▶ [SOURCE MATERIAL]:
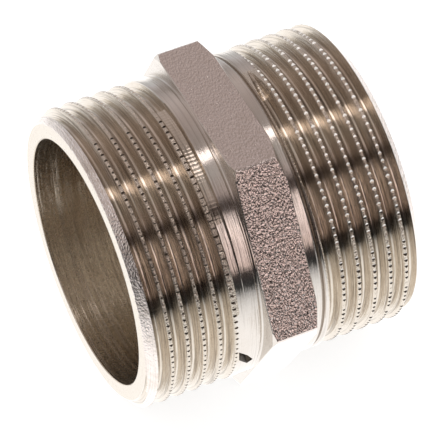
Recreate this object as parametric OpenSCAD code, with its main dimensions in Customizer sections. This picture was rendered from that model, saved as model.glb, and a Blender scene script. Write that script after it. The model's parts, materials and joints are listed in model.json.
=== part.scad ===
/* [Body] */
// Overall length along the pipe axis
body_len = 40; // [40:0.5:60]
// Diameter of the straight bore
bore_d = 34.7; // [20:0.1:36]
// Length of the chamfer at each end, along the axis
end_chamfer_len = 1.3; // [0.5:0.1:2]

/* [Thread] */
// Outside diameter over the thread crests, G 1 1/4
thread_d = 41.91; // [41.7:0.01:42]
// Distance from one crest to the next
thread_pitch = 2.309; // [2.2:0.001:2.4]
// Angle between the two flanks of a groove
thread_angle = 55; // [50:1:60]
// Depth of the groove below the crests
thread_depth = 1.479; // [1:0.001:1.5]
// Width of the groove floor
root_flat = 0.3; // [0.2:0.01:0.35]
// Straight steps in one turn of the groove
steps_per_turn = 48; // [24:12:60]
// Length of the left groove at full depth, from the end face
left_groove_len = 13.07; // [8:0.01:13.1]
// Length of the right groove at full depth, from the end face
right_groove_len = 13.34; // [8:0.01:13.4]
// Turn over which each groove fades out, in degrees
runout_angle = 90; // [45:5:120]
// Direction of the left groove's end, in degrees from the top flat towards the front
left_groove_end = -9; // [-180:1:180]
// Direction of the right groove's end, in degrees from the top flat towards the front
right_groove_end = 25; // [-180:1:180]

/* [Hexagon] */
// Width across the spanner flats
hex_across_flats = 42; // [42:0.5:46]
// Diameter to which the six corners are turned down
hex_corner_d = 48.3; // [46:0.1:48.4]
// Length of the hexagon along the axis
hex_len = 7; // [5:0.5:9]
// Length of the bevel on the left corners, along the axis
left_bevel_len = 0.35; // [0.2:0.05:1]
// Length of the bevel on the right corners, along the axis
right_bevel_len = 0.85; // [0.2:0.05:1]

/* [Relief] */
// Gap between the hexagon and the relief groove in the right collar
relief_gap = 1.5; // [1:0.1:2]
// Width of the relief groove
relief_width = 0.6; // [0.3:0.1:0.8]
// Depth of the relief groove
relief_depth = 0.3; // [0.1:0.05:0.5]

/* [Hidden] */
$fn = 96;

nickel = "#a89b92";
cut_over = 0.25;
thread_r = thread_d / 2;
face_r = thread_r - thread_depth;
corner_r = hex_corner_d / 2;
flank_slope = tan(thread_angle / 2);
half_root = root_flat / 2;

// A place x along the pipe axis, with x running to the right and the flats facing up
module along_axis(x = 0) {
    translate([x, 0, 0]) rotate([0, 90, 0]) children();
}

// The round blank: a cylinder over the thread crests with a chamfer at each end
module blank() {
    half = body_len / 2;
    along_axis() rotate_extrude() polygon([
        [0, -half],
        [face_r, -half],
        [thread_r, -half + end_chamfer_len],
        [thread_r, half - end_chamfer_len],
        [face_r, half],
        [0, half]
    ]);
}

// The turned envelope of the hexagon, whose cones bevel its corners
module hex_envelope() {
    half = hex_len / 2;
    along_axis() rotate_extrude() polygon([
        [0, -half],
        [corner_r - 2 * left_bevel_len, -half],
        [corner_r, -half + left_bevel_len],
        [corner_r, half - right_bevel_len],
        [corner_r - 2 * right_bevel_len, half],
        [0, half]
    ]);
}

// The spanner hexagon, with a flat at the top and a flat to rest on
module hexagon() {
    intersection() {
        along_axis() rotate([0, 0, 30])
            cylinder(d = hex_across_flats / cos(30), h = hex_len, center = true, $fn = 6);
        hex_envelope();
    }
}

// A ring groove with a V section
module relief_groove() {
    x = hex_len / 2 + relief_gap;
    along_axis(x) rotate_extrude() polygon([
        [thread_r - relief_depth, relief_width / 2],
        [thread_r + cut_over, -cut_over / relief_depth * relief_width / 2],
        [thread_r + cut_over, relief_width + cut_over / relief_depth * relief_width / 2]
    ]);
}

// Section of the groove cutter at an angle, with its tip lifted out of the blank
function cutter_section(angle, x, lift) =
    let (tip_r = face_r + lift)
    let (top_r = thread_r + cut_over)
    let (half_top = half_root + max(top_r - tip_r, 0.01) * flank_slope)
    [for (p = [[-half_top, top_r], [-half_root, tip_r], [half_root, tip_r], [half_top, top_r]])
        [x + p[0], -p[1] * sin(angle), p[1] * cos(angle)]];

// Two triangles for each of the four sides between two neighbouring sections
function cutter_sides(count) =
    [for (i = [0:count - 1], k = [0:3])
        let (a = 4 * i + k)
        let (b = 4 * i + (k + 1) % 4)
        each [[a, b + 4, b], [a, a + 4, b + 4]]];

// One right-hand helical groove; x rises as the angle turns from the top flat to the front.
// The tip is at full depth from the start, and is lifted clear over the last part.
module groove_cutter(angle_0, x_0, turns, lifted_end) {
    count = ceil(turns * steps_per_turn);
    sections = [for (i = [0:count])
        let (turned = turns * 360 * i / count)
        let (rest = lifted_end ? turns * 360 - turned : turned)
        let (lift = max(0, 1 - rest / runout_angle) * (thread_depth + cut_over / 5))
        each cutter_section(angle_0 + turned, x_0 + thread_pitch * turned / 360, lift)];
    last = 4 * count;
    polyhedron(
        points = sections,
        faces = concat(
            cutter_sides(count),
            [[1, 2, 3], [0, 1, 3], [last + 2, last + 1, last], [last + 3, last + 2, last]]
        )
    );
}

// The left groove starts outside the left end and fades out before the hexagon
module left_groove() {
    turns = left_groove_len / thread_pitch + 0.7;
    fade = runout_angle / 360;
    groove_cutter(
        angle_0 = left_groove_end - 360 * turns,
        x_0 = -body_len / 2 + left_groove_len - turns * thread_pitch,
        turns = turns + fade,
        lifted_end = true
    );
}

// The right groove fades in after the hexagon and runs out of the right end
module right_groove() {
    turns = right_groove_len / thread_pitch + 0.7;
    fade = runout_angle / 360;
    groove_cutter(
        angle_0 = right_groove_end - runout_angle,
        x_0 = body_len / 2 - right_groove_len - fade * thread_pitch,
        turns = turns + fade,
        lifted_end = false
    );
}

// The whole fitting, turned and threaded from one piece of bar
module nipple_body() {
    color(nickel) difference() {
        union() {
            blank();
            hexagon();
        }
        along_axis() cylinder(d = bore_d, h = body_len + 1, center = true);
        relief_groove();
        left_groove();
        right_groove();
    }
}

nipple_body();
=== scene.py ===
import json
import math
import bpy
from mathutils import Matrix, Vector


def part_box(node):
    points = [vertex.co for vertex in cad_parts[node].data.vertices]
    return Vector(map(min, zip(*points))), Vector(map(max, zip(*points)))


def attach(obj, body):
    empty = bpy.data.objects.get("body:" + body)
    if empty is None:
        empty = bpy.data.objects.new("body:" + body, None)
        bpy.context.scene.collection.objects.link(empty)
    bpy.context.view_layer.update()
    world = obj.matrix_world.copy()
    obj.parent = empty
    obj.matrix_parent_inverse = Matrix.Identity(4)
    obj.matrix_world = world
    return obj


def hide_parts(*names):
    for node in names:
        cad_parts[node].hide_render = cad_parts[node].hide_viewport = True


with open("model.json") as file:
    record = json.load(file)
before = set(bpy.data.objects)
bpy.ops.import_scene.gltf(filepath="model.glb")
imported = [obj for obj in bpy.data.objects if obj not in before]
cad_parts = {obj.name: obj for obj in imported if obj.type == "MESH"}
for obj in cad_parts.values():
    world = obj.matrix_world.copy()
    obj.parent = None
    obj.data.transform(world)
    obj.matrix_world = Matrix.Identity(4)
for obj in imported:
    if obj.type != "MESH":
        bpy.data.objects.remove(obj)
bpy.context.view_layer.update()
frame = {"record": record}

from types import SimpleNamespace

import bmesh
import bpy
import numpy as np
from mathutils import Euler, Matrix, Vector

MM = 0.001

# ---------------------------------------------------------------- sizes, in millimetres and degrees
# x runs along the pipe axis, r is the distance from it, and psi is the angle round it, from the top
# flat towards the front. The outer sizes come from the frame.
BOX_LOW, BOX_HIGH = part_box("nipple_body")
MOUNT_DIMS = {mount["name"]: mount["dims"] for mount in frame["record"]["mounts"]}
HALF_LEN = BOX_HIGH[0] / MM
FLAT_R = BOX_HIGH[2] / MM
CORNER_R = BOX_HIGH[1] / MM
BORE_R = MOUNT_DIMS["flow_bore"]["r_mm"]
CREST_R = MOUNT_DIMS["left_thread"]["r_mm"]

# The G 1 1/4 thread, whose roots and crests are rounded with the radius ROUND
PITCH = 2.309
THREAD_DEPTH = 0.640327 * PITCH
ROUND = 0.137329 * PITCH
ROOT_R = CREST_R - THREAD_DEPTH
HALF_ANGLE = math.radians(27.5)

# The chamfer at each end, and the size of the small breaks on sharp edges
CHAMFER_LEN = 1.3
EDGE = 0.1

# The hexagon. Its corners are turned down, with a bevel at each side that drops BEVEL_SLOPE times
# its length. HEX_CORE_R is anywhere inside the tube's wall, where the hexagon's inner side is hidden.
HEX_HALF = 3.5
HEX_ROUND = 0.3
HEX_CORE_R = 19.0
LEFT_BEVEL = 0.35
RIGHT_BEVEL = 0.85
BEVEL_SLOPE = 2

# Fine grooves in the collars, as points at a distance from UNDERCUT_X or RELIEF_X and at a depth
UNDERCUT_X = -HEX_HALF
UNDERCUT = [(0.62, 0.0), (0.42, 0.12), (0.30, 0.12), (0.12, 0.0)]
RELIEF_X = HEX_HALF + 1.35
RELIEF = [
    (0.0, 0.0),
    (0.05, 0.02),
    (0.42, 0.28),
    (0.50, 0.30),
    (0.62, 0.22),
    (0.72, 0.08),
    (0.84, 0.01),
    (0.95, 0.0),
]

# The left thread is at full depth as far as LEFT_END_X at LEFT_END_PSI. There its floor steps up and its
# sides step out. It then rises round the front to LEFT_LAST_DEPTH and leaves the metal.
LEFT_END_X = -6.93
LEFT_END_PSI = -9.0
LEFT_STEP_PSI = 0.4
LEFT_STEP_LIFT = 0.75
LEFT_STEP_OUT = 0.42
LEFT_FADE = 78.0
LEFT_LAST_DEPTH = 0.09
LEFT_EXIT = 12.0

# The chatter marks in that shallow part: their spacing, their depth, and where they have died away
CHATTER_PSI = 1.45
CHATTER_DEPTH = 0.026
CHATTER_END = 56.0

# The right thread plunges into the collar and is at full depth from RIGHT_START_X at RIGHT_START_PSI
RIGHT_START_X = 6.51
RIGHT_START_PSI = 2.0
RIGHT_PLUNGE = 14.0

# The notches knurled across the crests: how many there are round the fitting, where the first one is,
# how much their depth varies, and each thread's own knurl
KNURL_COUNT = 125
KNURL_PSI = 1.7
KNURL_SHARE = (0.35, 1.1)
LEFT_KNURL = {"x_from": -18.75, "x_to": -7.3, "width": 0.36, "depth": 0.16}
RIGHT_KNURL = {"x_from": 7.5, "x_to": 18.75, "width": 0.56, "depth": 0.19}
SEED = 7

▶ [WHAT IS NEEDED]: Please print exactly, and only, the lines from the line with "piece of bar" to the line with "obj.matrix_world = Matrix.Identity(4)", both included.

▶ [CORRECT OUTPUT]:
// The whole fitting, turned and threaded from one piece of bar
module nipple_body() {
    color(nickel) difference() {
        union() {
            blank();
            hexagon();
        }
        along_axis() cylinder(d = bore_d, h = body_len + 1, center = true);
        relief_groove();
        left_groove();
        right_groove();
    }
}

nipple_body();
=== scene.py ===
import json
import math
import bpy
from mathutils import Matrix, Vector


def part_box(node):
    points = [vertex.co for vertex in cad_parts[node].data.vertices]
    return Vector(map(min, zip(*points))), Vector(map(max, zip(*points)))


def attach(obj, body):
    empty = bpy.data.objects.get("body:" + body)
    if empty is None:
        empty = bpy.data.objects.new("body:" + body, None)
        bpy.context.scene.collection.objects.link(empty)
    bpy.context.view_layer.update()
    world = obj.matrix_world.copy()
    obj.parent = empty
    obj.matrix_parent_inverse = Matrix.Identity(4)
    obj.matrix_world = world
    return obj


def hide_parts(*names):
    for node in names:
        cad_parts[node].hide_render = cad_parts[node].hide_viewport = True


with open("model.json") as file:
    record = json.load(file)
before = set(bpy.data.objects)
bpy.ops.import_scene.gltf(filepath="model.glb")
imported = [obj for obj in bpy.data.objects if obj not in before]
cad_parts = {obj.name: obj for obj in imported if obj.type == "MESH"}
for obj in cad_parts.values():
    world = obj.matrix_world.copy()
    obj.parent = None
    obj.data.transform(world)
    obj.matrix_world = Matrix.Identity(4)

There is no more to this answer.